An indirect approach doesn’t show romantic interest right away. It’s about getting the girl’s attention, stopping the girl from what she’s engaging and starting a conversation without making your intentions obvious.

Examples of Indirect Approaches:

  1. Ask for Help or Recommendations: Approach with a question like, “Do you know a good coffee place/tea house around here?” or “Can you recommend a good Asian restaurant nearby?”
  2. Opinion-Based Opener: Start a conversation by seeking her opinion on something, like a book or movie. For example, “Hey, what do you think about this book/movie/event tonight?” Supposedly, you both are at a bookstore/the cinema or theatre.

My Personal Experience:

Years ago when I was in Brisbane searching for a rental property and attended an inspection, I encountered a charming girl who was assisting her friend. We engaged in a purely business conversation and exchanged contact information on LinkedIn. I later expressed my interest in her through that platform.

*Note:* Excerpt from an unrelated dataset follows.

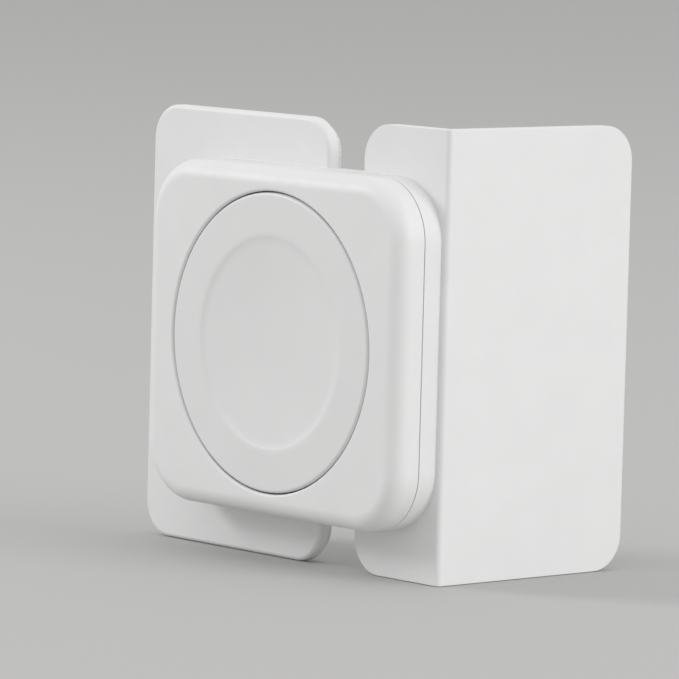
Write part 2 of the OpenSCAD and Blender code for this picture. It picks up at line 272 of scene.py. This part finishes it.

Eventually, we went on a date and shared some romantic moments.

Upsides of Indirect Approach

Indirect approaches work best in settings where you shouldn’t display romantic intentions, such as in a business or formal environment. It’s more appropriate and intelligent to exchange contacts and establish a connection, then explore potential romantic interests privately outside that environment.

Downsides of Indirect Approach:

  • Friend-Zone Risk: You might be seen as a friend rather than a potential romantic partner if you don’t transition the conversation quickly into a romantic or sexual direction. This is the sole reason that I seldom use indirect apporach, remember:

Being friend-zoned is way more dangerous and catastrophic than purely being rejected.

  • Lost Opportunities: Building a romantic connection takes more time with this approach, and someone more confident and faster may step in and take your place. This is quite common in Latin cultures where their approach to seduction is more direct.

But you can use the following tips to rekindle the romantic vibe and avoid the friend zone.

How to Show Your Intention After an Indirect Approach:

1. Maintain Strong Eye Contact: When you’re talking to her, maintain comfortable and confident eye contact. It conveys your attentiveness and interest in the conversation. 2. Proper Smile: A warm and genuine smile can go a long way in showing your interest and making her feel comfortable around you. 3. Flirt Playfully: Engage in light-hearted flirting if you sense mutual interest and comfort. Playful teasing or humor can add a fun and flirtatious element to the interaction. 4. Being Physical — Kino: Touching, handholding, or caresses can also be an effective way to show your sexual interest if used appropriately. 5. Express Your Intentions Explicitly: Finally, consider returning to a direct opener to clearly convey your intentions and eliminate any ambiguity.

Situational Opener

A situational opener is the most natural and romantic way to approach a girl. It’s about making a comment or observation about her without being explicitly romantic or sexual.

Examples

  • “I like your handbag; it looks good on you.”
  • “I heard you speak Chinese/Japanese? That’s cool; where are you from?”

My Personal Experience:

I used to approach a Mexican girl by saying, “Du sprichst Deutsch?” because she is blond and has a European look.

Upsides

It’s genuine, organic and less needy than direct approaches.

It’s easy to transition to a romantic conversation because you’ve already started talking about her.

Downsides

There’s still a chance of getting stuck in the friend zone if you handle it poorly.

Additionally, you have to come up with something related to the moment every time, which can be challenging and tiring. And sometimes, you simply don’t have the time.

In my personal preference, I lean towards using direct and situational openers rather than indirect ones. Indirect openers sometimes come across as rehearsed and insincere.

Especially when I’m traveling in South America, where safety can be a concern due to its reputation, it becomes essential for me to clearly and promptly communicate my intentions to avoid any potential misunderstandings that could be harmful.